Microarrays, full length RNA-seq and CAGE sequencing all perform genome-wide gene expression analysis. How do researchers choose between these technologies when they need transcriptome analysis?

The microarray was the first to be developed. The advantage of the microarray is that you can see very fine changes in gene expression because the sensitivity is very high. At the same time, you need a platform. You need to know what genome you’re seeing. If you take some unknown creature, microarray will not be much help here.

RNA-seq was developed to fill this gap. Using this method, you can take unknown creatures or plants, and try to reconstruct the genes. Microarrays focus on the changes in gene expression. The microarray cannot discriminate between splicing- and SNP- variants. In that sense, RNA-seq is superior. But think about the next step where you want to see a more complex picture of how the genome pieces interconnect. You will want to see how they are regulated and what kind of key enhancer parts are involved in the life of a given gene. The only answer so far is CAGE because it requires one-tenth of the total reads to reach the same level as other methods for mapping the activity of a gene. CAGE is probably the most obvious choice because it gives you five times more information.

We know that CAGE is a powerful technology for studying transcriptomes. Do you have any advice on using CAGE to study diseases or other areas of molecular biology?

The answer is yes. To some extent, both microarray and transcriptome analysis reached a plateau because there is a lot of accumulated data and we now see how the classical approach with microarray (which shows changes of gene expression level), as well as RNA-seq (where we’ll see how genes are activated), contribute. These methods cannot explain the larger part of the problem with the diseases we face. Even if a gene is okay, the problem can come from a necessary activator, and we cannot find the proper site. Sometimes the gene part is mutated, and the enhancer part is damaged. Let’s take the data from microarray of diseases in a healthy person. Microarray shows no difference at all. Does this mean we should forget about this gene?

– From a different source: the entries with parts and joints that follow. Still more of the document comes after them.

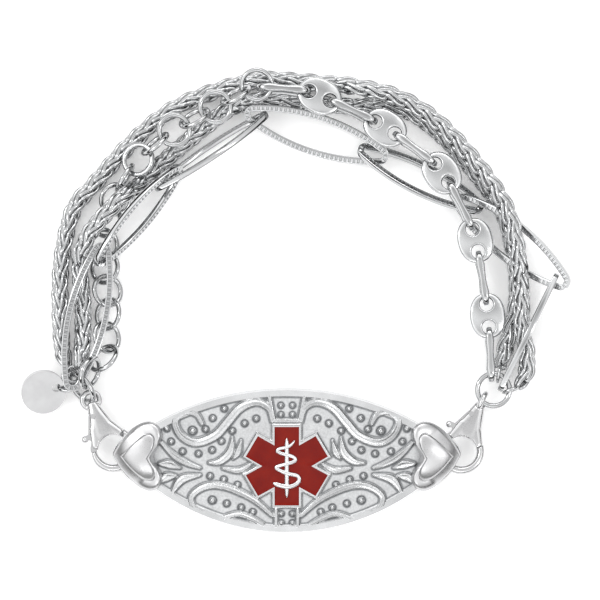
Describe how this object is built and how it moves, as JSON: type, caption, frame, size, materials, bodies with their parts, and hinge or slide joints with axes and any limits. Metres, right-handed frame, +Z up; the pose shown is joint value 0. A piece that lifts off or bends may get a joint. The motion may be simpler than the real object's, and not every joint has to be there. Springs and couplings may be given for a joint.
{
  "type": "medical alert bracelet",
  "caption": "Medical alert bracelet: curved engraved plaque with a red star, a heart at each end, lobster clasps and strands of mixed chain gathered on rings; lies flat.",
  "frame": {"origin": "middle of the bracelet's outline on the table it lies on", "axes": "+X along the plaque to its right end, +Y from the plaque across the wrist hollow to the far strands, +Z up from the table"},
  "size_m": [0.076, 0.0649, 0.0119],
  "materials": {
    "cast_steel": "cast stainless steel, raised work polished, ground frosted",
    "clasp_steel": "polished cast stainless steel",
    "chain_steel": "polished stainless steel wire",
    "enamel": "dark red glossy enamel"
  },
  "bodies": {
    "bracelet": {"id_plaque": "cast_steel", "enamel_star": "enamel", "clasp_body_left": "clasp_steel", "clasp_body_right": "clasp_steel", "clasp_rivet_left": "clasp_steel", "clasp_rivet_right": "clasp_steel", "gather_ring_left": "chain_steel", "gather_ring_right": "chain_steel", "tag_ring": "chain_steel", "round_tag": "chain_steel", "wheat_chain_outer": "chain_steel", "wheat_chain_inner": "chain_steel", "marquise_link_1": "chain_steel", "marquise_link_2": "chain_steel", "marquise_link_3": "chain_steel", "marquise_link_4": "chain_steel", "marquise_link_5": "chain_steel", "marquise_link_6": "chain_steel", "marquise_link_7": "chain_steel", "cable_link_1": "chain_steel", "cable_link_2": "chain_steel", "cable_link_3": "chain_steel", "cable_link_4": "chain_steel", "cable_link_5": "chain_steel", "cable_link_6": "chain_steel", "cable_link_7": "chain_steel", "cable_link_8": "chain_steel", "cable_link_9": "chain_steel", "cable_link_10": "chain_steel", "cable_link_11": "chain_steel", "cable_link_12": "chain_steel", "cable_link_13": "chain_steel", "cable_link_14": "chain_steel", "cable_link_15": "chain_steel", "cable_link_16": "chain_steel", "cable_link_17": "chain_steel", "puffed_disc_1": "chain_steel", "puffed_disc_2": "chain_steel", "puffed_disc_3": "chain_steel", "puffed_disc_4": "chain_steel", "puffed_disc_5": "chain_steel", "waisted_link_1": "chain_steel", "waisted_link_2": "chain_steel", "waisted_link_3": "chain_steel", "waisted_link_4": "chain_steel", "waisted_link_5": "chain_steel", "waisted_link_6": "chain_steel"},
    "lever_left": {"clasp_lever_left": "clasp_steel"},
    "lever_right": {"clasp_lever_right": "clasp_steel"}
  },
  "joints": [
    {"name": "left_clasp_lever", "type": "hinge", "parent": "bracelet", "child": "lever_left", "pos_m": [-0.02796, -0.01631, 0.00225], "axis": [0, 0, 1], "range_deg": [0, 8], "stiffness_Nm_per_rad": 0.0005},
    {"name": "right_clasp_lever", "type": "hinge", "parent": "bracelet", "child": "lever_right", "pos_m": [0.02418, -0.01595, 0.00225], "axis": [0, 0, 1], "range_deg": [0, 5], "stiffness_Nm_per_rad": 0.0005}
  ]
}
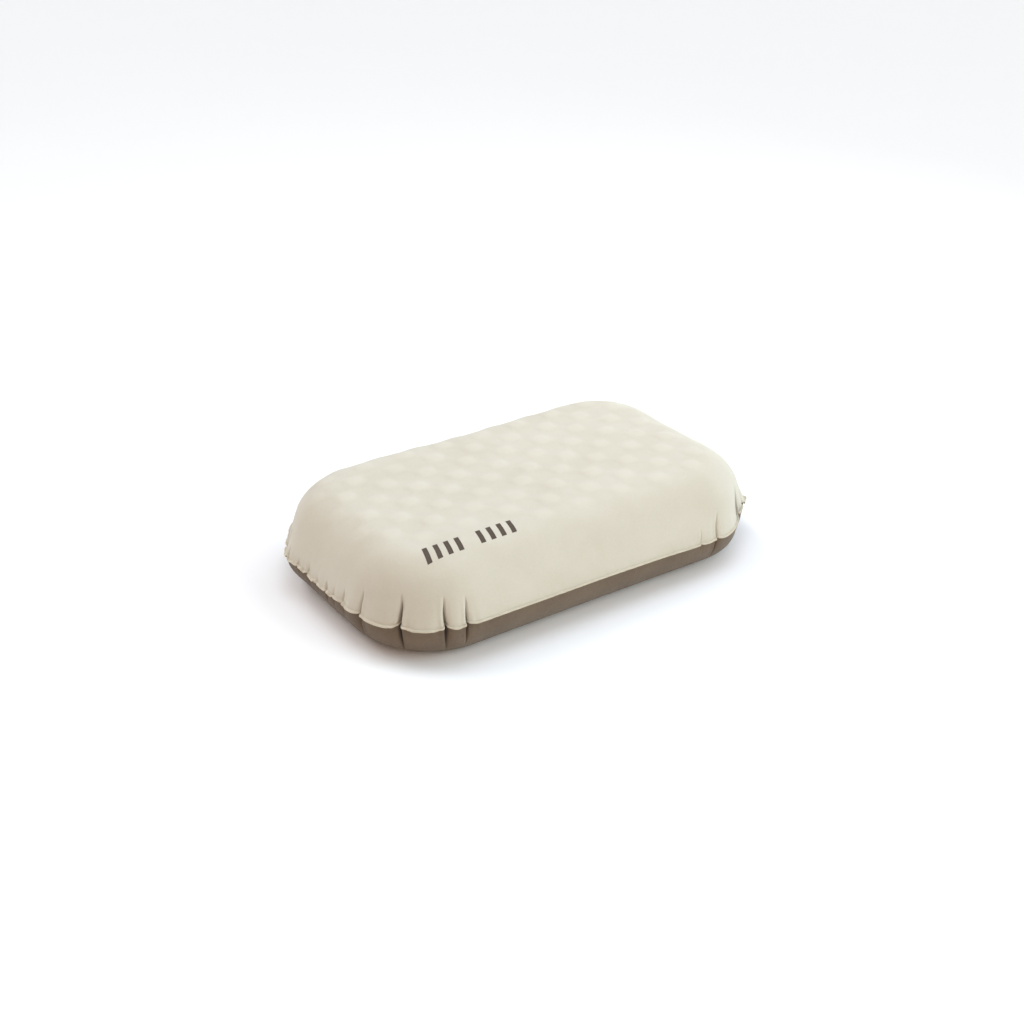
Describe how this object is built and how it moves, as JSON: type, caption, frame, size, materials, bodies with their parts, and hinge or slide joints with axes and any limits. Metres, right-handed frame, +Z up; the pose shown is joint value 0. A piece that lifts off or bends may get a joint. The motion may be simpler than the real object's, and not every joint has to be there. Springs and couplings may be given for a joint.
{
  "type": "camp pillow",
  "caption": "Self-inflating foam camp pillow with a waffle top, welded rim and a push-to-release air valve with tethered cap.",
  "frame": {"origin": "middle of the pillow's underside, where it rests on a flat surface", "axes": "+X along the pillow towards the end with the valve, +Y towards the long side without the printed mark, +Z up"},
  "size_m": [0.45, 0.284, 0.09],
  "materials": {
    "top_fabric": "brushed knit, matte, beige",
    "bottom_fabric": "plain knit, matte, brown",
    "air_film": "thin airtight film, satin",
    "weld": "fused film, satin",
    "foam": "open-cell foam, matte",
    "print_ink": "heat-printed ink, matte",
    "valve_soft": "moulded soft plastic, satin",
    "valve_hard": "moulded hard plastic, fine texture",
    "silicone": "translucent silicone, satin",
    "spring_wire": "drawn stainless wire",
    "screen": "woven screen, matte"
  },
  "bodies": {
    "root": {"top_panel": "top_fabric", "top_air_film": "air_film", "perimeter_weld": "weld", "bottom_air_film": "air_film", "bottom_panel": "bottom_fabric", "foam_core": "foam", "printed_mark": "print_ink", "valve_base": "valve_soft", "valve_core": "valve_hard", "valve_screen": "screen", "cap_tether": "valve_soft"},
    "button": {"release_button": "valve_hard", "check_diaphragm": "silicone", "stem_clip": "valve_hard", "return_spring": "spring_wire"},
    "cap": {"valve_cap": "valve_soft", "cap_seal_ring": "silicone"}
  },
  "joints": [
    {"name": "cap_hinge", "type": "hinge", "parent": "root", "child": "cap", "pos_m": [0.21954, 0.0145, 0.05014], "axis": [-0.309, 0, 0.9511], "range_deg": [0, 160]},
    {"name": "button_press", "type": "slide", "parent": "root", "child": "button", "axis": [-0.9511, 0, -0.309], "range_m": [0, 0.0022], "stiffness_N_per_m": 150, "springref_m": -0.002, "deforming": ["return_spring"]}
  ]
}
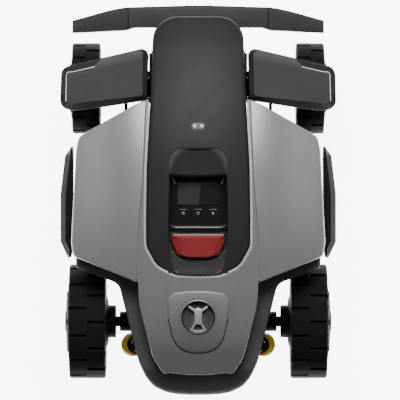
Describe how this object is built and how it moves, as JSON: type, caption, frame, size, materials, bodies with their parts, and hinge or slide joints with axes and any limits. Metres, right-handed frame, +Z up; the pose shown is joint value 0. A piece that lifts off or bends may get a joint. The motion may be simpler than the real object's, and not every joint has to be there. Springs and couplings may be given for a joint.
{
  "type": "robotic lawn mower",
  "caption": "Wheeled robotic lawn mower with a raised spine, wing-shaped front bumper, sprung steered front wheels under pods, large lugged rear wheels and a height dial.",
  "frame": {"origin": "on the ground under the middle of the machine", "axes": "+Y is forward, towards the front bumper; +X is the machine's right-hand side; +Z is up"},
  "size_m": [0.524, 0.739, 0.3299],
  "materials": {
    "satin_grey": "satin metallic grey",
    "dark_cover": "fine matte grain",
    "black_plastic": "matte",
    "gloss_black": "glossy",
    "window": "glossy tinted window",
    "sensor_grey": "satin",
    "silver": "satin silver",
    "stop_red": "semi-gloss",
    "tyre_rubber": "matte rubber",
    "wheel_black": "satin",
    "steel": "brushed",
    "motor_can": "cast",
    "light_white": "diffusing lens",
    "battery_case": "matte",
    "circuit_green": "satin",
    "contact_brass": "polished",
    "amber_rubber": "satin"
  },
  "bodies": {
    "chassis": {"base_pan": "black_plastic", "base_skirt": "dark_cover", "side_panel_left": "satin_grey", "side_panel_right": "satin_grey", "centre_shell": "satin_grey", "spine_cover": "dark_cover", "nose_fascia": "gloss_black", "camera_lenses": "gloss_black", "rain_sensor": "sensor_grey", "console_panel": "gloss_black", "display_window": "window", "console_lip": "silver", "dial_bezel": "satin_grey", "battery_pack": "battery_case", "controller_board": "circuit_green", "rear_axle_beam": "black_plastic", "front_cross_member": "black_plastic", "case_screws": "steel", "charge_contacts": "contact_brass"},
    "front_bumper": {"front_bumper": "dark_cover"},
    "stop_button": {"stop_button": "stop_red"},
    "key_left": {"key_left": "gloss_black"},
    "key_middle": {"key_middle": "gloss_black"},
    "key_right": {"key_right": "gloss_black"},
    "dial": {"dial_grip": "silver", "dial_shaft": "steel"},
    "lift_screw": {"lift_screw": "steel"},
    "cutting_unit": {"cutting_deck": "black_plastic", "cutting_motor_left": "motor_can", "cutting_motor_right": "motor_can"},
    "side_bumper_left": {"side_bumper_left": "black_plastic"},
    "disc_left": {"blade_disc_left": "steel"},
    "blade_left_1": {"blade_left_1": "steel"},
    "blade_left_2": {"blade_left_2": "steel"},
    "blade_left_3": {"blade_left_3": "steel"},
    "arm_left": {"swing_arm_left": "black_plastic", "fender_left": "dark_cover", "fender_light_left": "light_white"},
    "knuckle_left": {"knuckle_left": "black_plastic"},
    "front_wheel_left": {"tyre_front_left": "tyre_rubber", "rim_front_left": "wheel_black"},
    "rear_wheel_left": {"tyre_rear_left": "tyre_rubber", "rim_rear_left": "wheel_black"},
    "guide_roller_left": {"roller_tyre_left": "amber_rubber", "roller_hub_left": "gloss_black"},
    "side_bumper_right": {"side_bumper_right": "black_plastic"},
    "disc_right": {"blade_disc_right": "steel"},
    "blade_right_1": {"blade_right_1": "steel"},
    "blade_right_2": {"blade_right_2": "steel"},
    "blade_right_3": {"blade_right_3": "steel"},
    "arm_right": {"swing_arm_right": "black_plastic", "fender_right": "dark_cover", "fender_light_right": "light_white"},
    "knuckle_right": {"knuckle_right": "black_plastic"},
    "front_wheel_right": {"tyre_front_right": "tyre_rubber", "rim_front_right": "wheel_black"},
    "rear_wheel_right": {"tyre_rear_right": "tyre_rubber", "rim_rear_right": "wheel_black"},
    "guide_roller_right": {"roller_tyre_right": "amber_rubber", "roller_hub_right": "gloss_black"}
  },
  "joints": [
    {"name": "front_bumper_slide", "type": "slide", "parent": "chassis", "child": "front_bumper", "axis": [0, -1, 0], "range_m": [0, 0.006], "stiffness_N_per_m": 1500, "springref_m": -0.002},
    {"name": "stop_press", "type": "slide", "parent": "chassis", "child": "stop_button", "axis": [0, 0, -1], "range_m": [0, 0.004], "stiffness_N_per_m": 1500, "springref_m": -0.001},
    {"name": "key_left_press", "type": "slide", "parent": "chassis", "child": "key_left", "axis": [0, 0, -1], "range_m": [0, 0.001], "stiffness_N_per_m": 800, "springref_m": -0.001},
    {"name": "key_middle_press", "type": "slide", "parent": "chassis", "child": "key_middle", "axis": [0, 0, -1], "range_m": [0, 0.001], "stiffness_N_per_m": 800, "springref_m": -0.001},
    {"name": "key_right_press", "type": "slide", "parent": "chassis", "child": "key_right", "axis": [0, 0, -1], "range_m": [0, 0.001], "stiffness_N_per_m": 800, "springref_m": -0.001},
    {"name": "deck_lift", "type": "slide", "parent": "chassis", "child": "cutting_unit", "axis": [0, 0, 1], "range_m": [-0.016, 0.024]},
    {"name": "height_dial", "type": "hinge", "parent": "chassis", "child": "dial", "pos_m": [0, -0.22, 0.29], "axis": [0, 0, 1], "range_deg": [-110, 164]},
    {"name": "screw_turn", "type": "hinge", "parent": "chassis", "child": "lift_screw", "pos_m": [0, -0.132, 0.15], "axis": [0, 0, 1], "range_deg": [-115, 78]},
    {"name": "side_bumper_left_slide", "type": "slide", "parent": "chassis", "child": "side_bumper_left", "axis": [1, 0, 0], "range_m": [0, 0.004], "stiffness_N_per_m": 1500, "springref_m": -0.002},
    {"name": "disc_left_spin", "type": "hinge", "parent": "cutting_unit", "child": "disc_left", "pos_m": [-0.1, -0.01, 0.06], "axis": [0, 0, 1], "continuous": true},
    {"name": "blade_left_1_swing", "type": "hinge", "parent": "disc_left", "child": "blade_left_1", "pos_m": [-0.04631, 0.021, 0.045], "axis": [0, 0, 1], "range_deg": [-75, 75]},
    {"name": "blade_left_2_swing", "type": "hinge", "parent": "disc_left", "child": "blade_left_2", "pos_m": [-0.15369, 0.021, 0.045], "axis": [0, 0, 1], "range_deg": [-75, 75]},
    {"name": "blade_left_3_swing", "type": "hinge", "parent": "disc_left", "child": "blade_left_3", "pos_m": [-0.1, -0.072, 0.045], "axis": [0, 0, 1], "range_deg": [-75, 75]},
    {"name": "suspension_left", "type": "hinge", "parent": "chassis", "child": "arm_left", "pos_m": [-0.1, 0.215, 0.165], "axis": [0, 1, 0], "range_deg": [-6, 6], "stiffness_Nm_per_rad": 90, "springref_deg": -2.86},
    {"name": "steer_left", "type": "hinge", "parent": "arm_left", "child": "knuckle_left", "pos_m": [-0.214, 0.215, 0.19], "axis": [0, 0, 1], "range_deg": [-20, 20]},
    {"name": "front_wheel_left_spin", "type": "hinge", "parent": "knuckle_left", "child": "front_wheel_left", "pos_m": [-0.214, 0.215, 0.087], "axis": [1, 0, 0], "continuous": true},
    {"name": "rear_wheel_left_spin", "type": "hinge", "parent": "chassis", "child": "rear_wheel_left", "pos_m": [-0.211, -0.231, 0.109], "axis": [1, 0, 0], "continuous": true},
    {"name": "guide_roller_left_spin", "type": "hinge", "parent": "chassis", "child": "guide_roller_left", "pos_m": [-0.125, -0.276, 0.085], "axis": [0.3746, 0, 0.9272], "continuous": true},
    {"name": "side_bumper_right_slide", "type": "slide", "parent": "chassis", "child": "side_bumper_right", "axis": [-1, 0, 0], "range_m": [0, 0.004], "stiffness_N_per_m": 1500, "springref_m": -0.002},
    {"name": "disc_right_spin", "type": "hinge", "parent": "cutting_unit", "child": "disc_right", "pos_m": [0.1, -0.01, 0.06], "axis": [0, 0, 1], "continuous": true},
    {"name": "blade_right_1_swing", "type": "hinge", "parent": "disc_right", "child": "blade_right_1", "pos_m": [0.15369, 0.021, 0.045], "axis": [0, 0, 1], "range_deg": [-75, 75]},
    {"name": "blade_right_2_swing", "type": "hinge", "parent": "disc_right", "child": "blade_right_2", "pos_m": [0.04631, 0.021, 0.045], "axis": [0, 0, 1], "range_deg": [-75, 75]},
    {"name": "blade_right_3_swing", "type": "hinge", "parent": "disc_right", "child": "blade_right_3", "pos_m": [0.1, -0.072, 0.045], "axis": [0, 0, 1], "range_deg": [-75, 75]},
    {"name": "suspension_right", "type": "hinge", "parent": "chassis", "child": "arm_right", "pos_m": [0.1, 0.215, 0.165], "axis": [0, 1, 0], "range_deg": [-6, 6], "stiffness_Nm_per_rad": 90, "springref_deg": 2.86},
    {"name": "steer_right", "type": "hinge", "parent": "arm_right", "child": "knuckle_right", "pos_m": [0.214, 0.215, 0.19], "axis": [0, 0, 1], "range_deg": [-20, 20]},
    {"name": "front_wheel_right_spin", "type": "hinge", "parent": "knuckle_right", "child": "front_wheel_right", "pos_m": [0.214, 0.215, 0.087], "axis": [1, 0, 0], "continuous": true},
    {"name": "rear_wheel_right_spin", "type": "hinge", "parent": "chassis", "child": "rear_wheel_right", "pos_m": [0.211, -0.231, 0.109], "axis": [1, 0, 0], "continuous": true},
    {"name": "guide_roller_right_spin", "type": "hinge", "parent": "chassis", "child": "guide_roller_right", "pos_m": [0.125, -0.276, 0.085], "axis": [-0.3746, 0, 0.9272], "continuous": true}
  ],
  "couplings": [
    {"joint": "height_dial", "follows": "deck_lift", "rad_per_m": 117.8},
    {"joint": "screw_turn", "follows": "deck_lift", "rad_per_m": -81.554},
    {"joint": "steer_right", "follows": "steer_left", "ratio": 1}
  ]
}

Not at all. We take a look at the transcriptome, and we see the gene stays stable, so the expression doesn’t change. Does this mean we should forget about this gene? No. There are many cases in which in the same region of the genome, there are several initiation sites for transcription.

But the question is: Why start from those microarray and transcriptome approaches? If we study human genes, we would want to use the most advantageous method. This is why CAGE works. The same question applies when finding new biomarkers. Let’s say we have an HIV-infected person and we want to take their blood in the early stages with no virus present yet. If you use microarrays, you’ll see changes in expression and transcriptomes. But if you use CAGE, you’ll get many times more information, and it gives you variations produced from the same gene. You have a much better chance to see what can be different. It gives you more variety and more potential biomarkers. In that sense, CAGE gives you a lot of advantages over classical transcriptome analysis.

Are there any aspects of CAGE that need improvement?

Yes. Compared to classical transcriptome approaches, CAGE is still a bit too highly technological. It gives you a lot of output and contributes a lot. It will probably be very beneficial once it has made a premix or becomes easier for end users. Another thing is to reduce the price. Because it involves many steps and careful selection, the price of one round of analysis by microarray transcriptome is a bit different, with CAGE being the most expensive. Once you’ve made comparable pricing, people will probably forget about transcriptome and switch to CAGE in many applications because it provides more information from the same set of data.